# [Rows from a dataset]
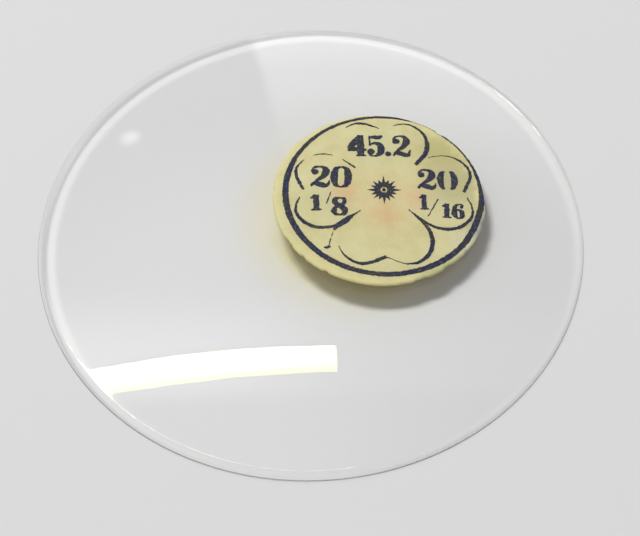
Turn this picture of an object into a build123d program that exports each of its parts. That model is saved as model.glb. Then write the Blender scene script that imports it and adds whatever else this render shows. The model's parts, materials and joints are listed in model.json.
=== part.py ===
"""Watch crystal with its paper size label.

A thin domed glass whose bevelled rim snaps into a bezel, and a round paper label gummed on
its crown, printed with a border ring, a four-leaf clover and a star.

Sizes are in millimetres. The origin is the centre of the ring-shaped face that the rim rests
on, +Z points up out of the dome, and +X runs along the label's printed lines.
"""

import os
from math import cos, pi, sin, sqrt

from build123d import *

# Glass
crystal_diameter = 45.2
dome_rise = 1.8
glass_thickness = 0.8
bevel_width = 0.6
bevel_height = 0.54
edge_land_height = 0.16
under_bevel_width = 0.1
under_bevel_height = 0.1
rest_land_width = 0.5

# Label: its place is a share of the crown's radius, right of and behind the dome's centre
label_place_shares = (0.261, 0.0957)
paper_diameter = 17.4
paper_thickness = 0.15
gum_thickness = 0.03
gum_margin = 0.25
gum_clearance = 0.03

# Print: the paper was punched a little off the centre of the print, so its edge cuts the border,
# and the clover and the star stand a little above the border's own centre
ink_thickness = 0.03
border_margin = 0.32
border_stroke = 0.46
print_shift_right = 0.4
print_shift_up = 0.37
figure_rise = 0.12

# Star: its rays are long and short in turn
star_diameter = 2.8
star_rays = 16
short_ray_share = 0.8
star_core_share = 0.52

# Clover: one quarter, in shares of the border's radius. A thorn between two leaves points at the
# star, and a lobe's stroke leaves it on each side, swells, and ends in a point beside a leaf's notch
clover_leaves = 4
thorn_tip_shares = (0.235, 0.235)
thorn_middle_shares = (0.3175, 0.3175)
thorn_end_shares = (0.4, 0.4)
thorn_width_share = 0.05
lobe_foot_shares = (0.345, 0.345)
lobe_side_shares = (0.415, 0.72)
lobe_notch_shares = (0.015, 0.79)
lobe_width_share = 0.034

# Worked out from the sizes above
crystal_radius = crystal_diameter / 2
crown_radius = crystal_radius - bevel_width
rest_outer_radius = crystal_radius - under_bevel_width
rest_inner_radius = rest_outer_radius - rest_land_width
land_top = under_bevel_height + edge_land_height
crown_edge_height = land_top + bevel_height
crown_apex = crown_edge_height + dome_rise
hollow_apex = crown_apex - glass_thickness
dome_radius = (crown_radius**2 + dome_rise**2) / (2 * dome_rise)

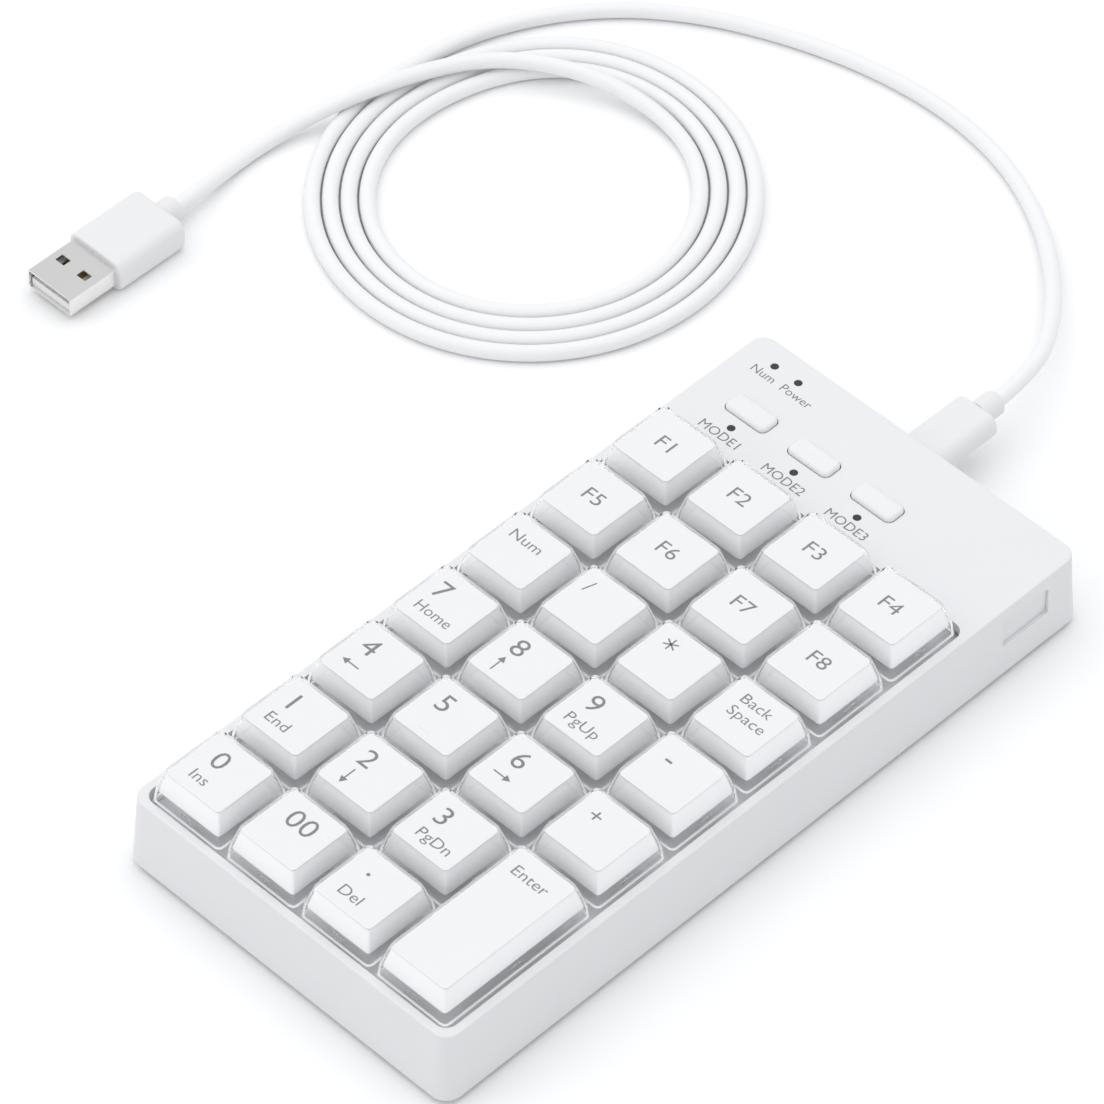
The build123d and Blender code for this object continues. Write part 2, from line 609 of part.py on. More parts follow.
with BuildPart() as cable_coil:
    with BuildSketch():
        with Locations((COIL_X, COIL_Y)):
            Circle(COIL_OUTER_R)
            Circle(COIL_INNER_R, mode=Mode.SUBTRACT)
    extrude(amount=CORD_DIA)
    fillet(cable_coil.edges(), radius=0.45 * CORD_DIA)
save(cable_coil.part, "cable_coil")
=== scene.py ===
import math

import bpy
from mathutils import Matrix, Quaternion, Vector


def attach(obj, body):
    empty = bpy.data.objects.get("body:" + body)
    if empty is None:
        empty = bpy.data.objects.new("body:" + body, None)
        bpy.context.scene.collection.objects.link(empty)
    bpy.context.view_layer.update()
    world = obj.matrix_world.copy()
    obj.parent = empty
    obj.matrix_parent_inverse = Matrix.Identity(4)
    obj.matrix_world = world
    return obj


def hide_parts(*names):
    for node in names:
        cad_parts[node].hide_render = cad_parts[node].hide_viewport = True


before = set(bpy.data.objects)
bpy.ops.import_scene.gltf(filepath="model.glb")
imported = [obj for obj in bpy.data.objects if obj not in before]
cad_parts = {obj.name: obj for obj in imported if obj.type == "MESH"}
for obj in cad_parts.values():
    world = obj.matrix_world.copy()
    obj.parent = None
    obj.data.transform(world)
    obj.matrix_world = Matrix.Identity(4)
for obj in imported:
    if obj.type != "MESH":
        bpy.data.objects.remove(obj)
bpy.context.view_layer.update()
MM = 0.001

# ---------------------------------------------------------------------------
# The desk, the lamps and the camera. A white table top under two soft boxes,
# one wide one overhead and a weaker one from the left, in a pale room.
# ---------------------------------------------------------------------------
bpy.context.scene.view_settings.view_transform = "Standard"
bpy.ops.object.select_all(action="DESELECT")

CAMERA_PLACE = Vector((0.63268, -0.67088, 1.04979))
CAMERA_AIM = Vector((-0.03334, 0.01850, 0.0100))
CAMERA_ROLL = math.radians(0.86)

camera_data = bpy.data.cameras.new("camera")
camera_data.lens = 248.87
camera_data.sensor_width = 36.0
camera = bpy.data.objects.new("camera", camera_data)
camera.location = CAMERA_PLACE
camera.rotation_mode = "QUATERNION"
camera.rotation_quaternion = (CAMERA_AIM - CAMERA_PLACE).to_track_quat("-Z", "Y") @ Quaternion(
    (0, 0, 1), CAMERA_ROLL
)
bpy.context.scene.collection.objects.link(camera)
bpy.context.scene.camera = camera

world = bpy.data.worlds.new("room")
world.use_nodes = True
world.node_tree.nodes["Background"].inputs["Color"].default_value = (0.97, 0.98, 1.0, 1.0)
world.node_tree.nodes["Background"].inputs["Strength"].default_value = 0.76
bpy.context.scene.world = world


def soft_box(name, place, width, power):
    """A square lamp that faces the keypad."""
    lamp = bpy.data.lights.new(name, "AREA")
    lamp.size = width
    lamp.energy = power
    holder = bpy.data.objects.new(name, lamp)
    holder.location = place
    holder.rotation_euler = (-Vector(place)).to_track_quat("-Z", "Y").to_euler()
    holder.visible_glossy = False
    holder.visible_transmission = False
    bpy.context.scene.collection.objects.link(holder)


soft_box("overhead_box", (-0.25, 0.2, 2.3), 3.2, 31)
soft_box("left_box", (-1.2, -1.5, 1.3), 1.4, 6)

bpy.ops.mesh.primitive_plane_add(size=8, location=(0, 0, 0))
desk = bpy.context.object
desk.name = "desk"


def socket(group, name, kind, way, value=None):
    made = group.interface.new_socket(name, in_out=way, socket_type=kind)
    if value is not None:
        made.default_value = value


def moulded_surface_group():
    """Fine spark texture, slow drift of tone and roughness, as on any moulded plastic or rubber."""
    group = bpy.data.node_groups.new("moulded surface", "ShaderNodeTree")
    socket(group, "Color", "NodeSocketColor", "INPUT", (0.8, 0.8, 0.8, 1.0))
    socket(group, "Drift", "NodeSocketFloat", "INPUT", 0.03)
    socket(group, "Grains per metre", "NodeSocketFloat", "INPUT", 4000.0)
    socket(group, "Roughness", "NodeSocketFloat", "INPUT", 0.5)
    socket(group, "Spread", "NodeSocketFloat", "INPUT", 0.08)
    socket(group, "Color", "NodeSocketColor", "OUTPUT")
    socket(group, "Roughness", "NodeSocketFloat", "OUTPUT")
    socket(group, "Height", "NodeSocketFloat", "OUTPUT")
    nodes, links = group.nodes, group.links
    given = nodes.new("NodeGroupInput")
    result = nodes.new("NodeGroupOutput")
    place = nodes.new("ShaderNodeTexCoord")

    grain = nodes.new("ShaderNodeTexNoise")
    grain.inputs["Detail"].default_value = 2.0
    links.new(place.outputs["Object"], grain.inputs["Vector"])
    links.new(given.outputs["Grains per metre"], grain.inputs["Scale"])
    links.new(grain.outputs["Fac"], result.inputs["Height"])

    slow = nodes.new("ShaderNodeTexNoise")
    slow.inputs["Scale"].default_value = 45.0
    slow.inputs["Detail"].default_value = 3.0
    links.new(place.outputs["Object"], slow.inputs["Vector"])
    darker = nodes.new("ShaderNodeMath")
    darker.operation = "MULTIPLY"
    links.new(slow.outputs["Fac"], darker.inputs[0])
    links.new(given.outputs["Drift"], darker.inputs[1])
    keep = nodes.new("ShaderNodeMath")
    keep.operation = "SUBTRACT"
    keep.inputs[0].default_value = 1.0
    links.new(darker.outputs["Value"], keep.inputs[1])
    tone = nodes.new("ShaderNodeVectorMath")
    tone.operation = "SCALE"
    links.new(given.outputs["Color"], tone.inputs[0])
    links.new(keep.outputs["Value"], tone.inputs["Scale"])
    links.new(tone.outputs["Vector"], result.inputs["Color"])

    swing = nodes.new("ShaderNodeMath")
    swing.operation = "MULTIPLY_ADD"
    links.new(slow.outputs["Fac"], swing.inputs[0])
    links.new(given.outputs["Spread"], swing.inputs[1])
    links.new(given.outputs["Roughness"], swing.inputs[2])
    links.new(swing.outputs["Value"], result.inputs["Roughness"])
    return group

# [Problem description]
Above are the records; from them, give again exactly the lines from the one containing "extrude(amount=CORD_DIA)" through the one containing "cad_parts[node].hide_render = cad_parts[node].hide_viewport", both included.

# [Task result]
    extrude(amount=CORD_DIA)
    fillet(cable_coil.edges(), radius=0.45 * CORD_DIA)
save(cable_coil.part, "cable_coil")
=== scene.py ===
import math

import bpy
from mathutils import Matrix, Quaternion, Vector


def attach(obj, body):
    empty = bpy.data.objects.get("body:" + body)
    if empty is None:
        empty = bpy.data.objects.new("body:" + body, None)
        bpy.context.scene.collection.objects.link(empty)
    bpy.context.view_layer.update()
    world = obj.matrix_world.copy()
    obj.parent = empty
    obj.matrix_parent_inverse = Matrix.Identity(4)
    obj.matrix_world = world
    return obj


def hide_parts(*names):
    for node in names:
        cad_parts[node].hide_render = cad_parts[node].hide_viewport = True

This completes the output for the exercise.